Mickey Kaus, where I first noticed this Steyn link, has much more on the “were there enough troops or not?” debate, which I think is likely to wind up a draw: Could we have beaten the Iraqi military with fewer troops? Yes. Would it have been nice to have more troops for occupation/pacification? Yes. Does that mean our force levels were right? Depends on what other threats we might have been worried about — it’s entirely possible, for example, that North Korea might have been more adventurous if we had seemed to be committing everything we had in Iraq. Who knows? Somebody had to make an informed guess, and so far the results make the guess look pretty good. That’s my take, anyway. Meanwhile, a guy in the bar last night observed that you can tell how the war is going just from glancing at the television — they used to be showing maps of Iraq, but now they’re showing maps of Baghdad.
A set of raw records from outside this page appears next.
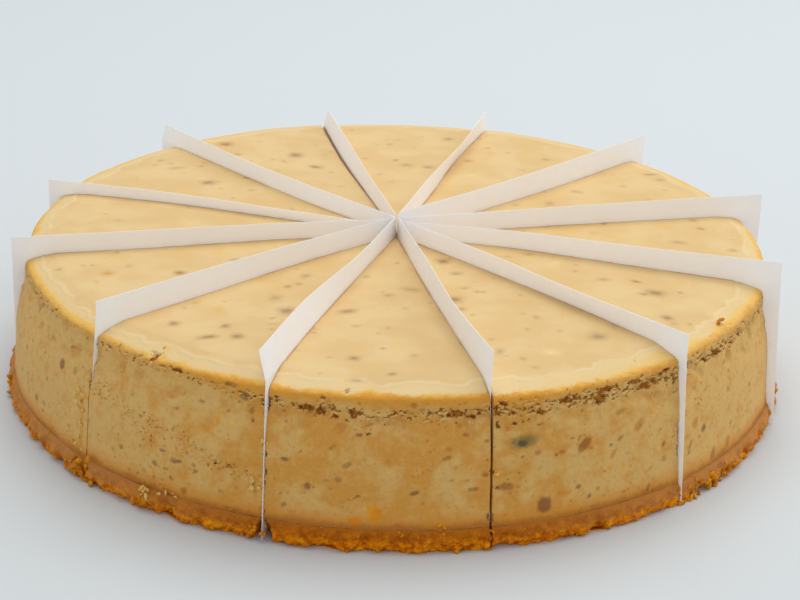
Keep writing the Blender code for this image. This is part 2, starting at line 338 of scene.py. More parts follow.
# The larger flecks in the side: tint, azimuth in degrees, height, width, rise and slant in degrees
SIDE_FLECKS = (
    ("grey", 205, 26, 2, 1.5, 30), ("grey", 207, 40, 3, 2, 60), ("green", 210, 13.5, 2.5, 2, 20),
    ("grey", 212.5, 14, 2.5, 1.5, 0), ("grey", 213.5, 23, 2, 1.5, 50), ("purple", 217.5, 31, 3.5, 2.5, 70),
    ("grey", 221, 31.5, 2.5, 2, 80), ("ochre", 223.5, 18, 1.3, 23, 0),
    ("orange", 237.5, 12.5, 1, 2.5, -10), ("green", 239.5, 14.5, 2, 1, 0),
    ("purple", 241.5, 18, 2.5, 1, 10), ("green", 242.5, 9.5, 2, 2, 0), ("orange", 247, 33, 0.9, 3, -8),
    ("purple", 248, 43.5, 2, 1, 0), ("yellow", 249, 33, 0.9, 0.8, 0), ("slate", 250.5, 41, 3, 2.5, -10),
    ("green", 251.5, 37, 1.5, 1.5, 0), ("green", 256.5, 12, 1.8, 1.2, 20),
    ("purple", 256.5, 25.5, 2.5, 1, 0), ("purple", 259.5, 18.5, 2, 1.8, 40),
    ("green", 264.5, 25.5, 2.8, 1.4, 35),
    ("orange", 265.6, 9.2, 3.8, 2.2, 10), ("orange", 268, 11.8, 4.2, 4.6, 20),
    ("slate", 273, 18, 2.6, 1.2, 15), ("orange", 274, 25.5, 1.4, 1, 30),
    ("brown", 277, 28, 2.8, 1, 15), ("brown", 279.5, 34, 2, 1, -20), ("brown", 280.5, 18.5, 3, 1.2, 0),
    ("brown", 282, 22.5, 1.8, 1.2, 0), ("yellow", 283.8, 22.8, 1.3, 1, -10),
    ("brown", 284.8, 18.5, 4, 2.2, -5),
    ("blue", 287, 31.5, 7.2, 3.4, 5), ("purple", 290, 11.5, 4.2, 4.6, 8), ("slate", 291.5, 26, 1, 1, 0),
    ("blush", 293, 14, 4, 2, 0), ("rust", 295.5, 27.5, 2.9, 4.8, -38), ("slate", 296.5, 11.5, 1.1, 1.4, -20),
    ("orange", 299.5, 18.5, 1.5, 1, 0), ("red", 300, 22.5, 1.5, 2.8, -30), ("green", 301, 27, 1.5, 2.4, -30),
    ("grey", 301, 35, 3.4, 1.5, 15), ("red", 304, 29.5, 2.6, 4.2, -45), ("green", 306, 9, 1.3, 2.4, -40),
    ("brown", 308.5, 21, 1.5, 1.6, 0), ("blush", 310, 27.5, 1.5, 2, -30), ("green", 314, 17, 1.4, 3.4, -25),
    ("red", 315, 23, 2.5, 3, -30), ("slate", 317, 20, 2, 2.5, -30), ("green", 319.5, 10, 2.4, 3.8, -25),
    ("slate", 321, 40, 3.5, 2, 0), ("grey", 323.5, 10.5, 2.2, 3.6, -20), ("grey", 323.5, 27.5, 1.5, 1.5, 0),
)
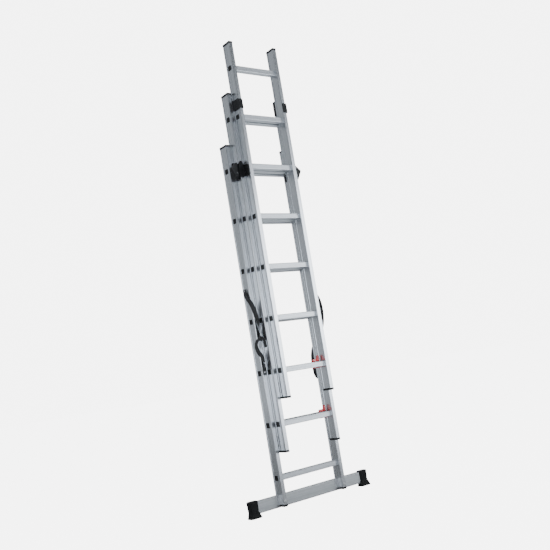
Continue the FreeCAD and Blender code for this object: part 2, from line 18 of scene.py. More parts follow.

In a related development, try not to be shocked but a German investigation suggests a Saudi government link with Al Qaeda:

GERMAN OFFICIALS SAY the terror suspects may have had a highly placed friend: a top diplomat at the Saudi Embassy in Berlin. Sources say Muhammad J. Fakihi, chief of the embassy’s Islamic-affairs branch, met frequently with the suspected terrorist cell’s leader, Ihsan Garnaoui, at Berlin’s Al Nur mosque—a notorious haven for Islamic extremists. The Germans confronted the Saudis and threatened to declare Fakihi persona non grata. “We don’t do that unless the evidence is very grave,” says a German official. Four days after the arrests, Fakihi left Germany and was supposed to have returned to Saudi Arabia. But, NEWSWEEK has learned, he never showed up. Now the Saudis want him for questioning, and officials are uncertain of his whereabouts.

Hmm. I know what I hope happened, and I know what I think happened, but I wonder what really happened?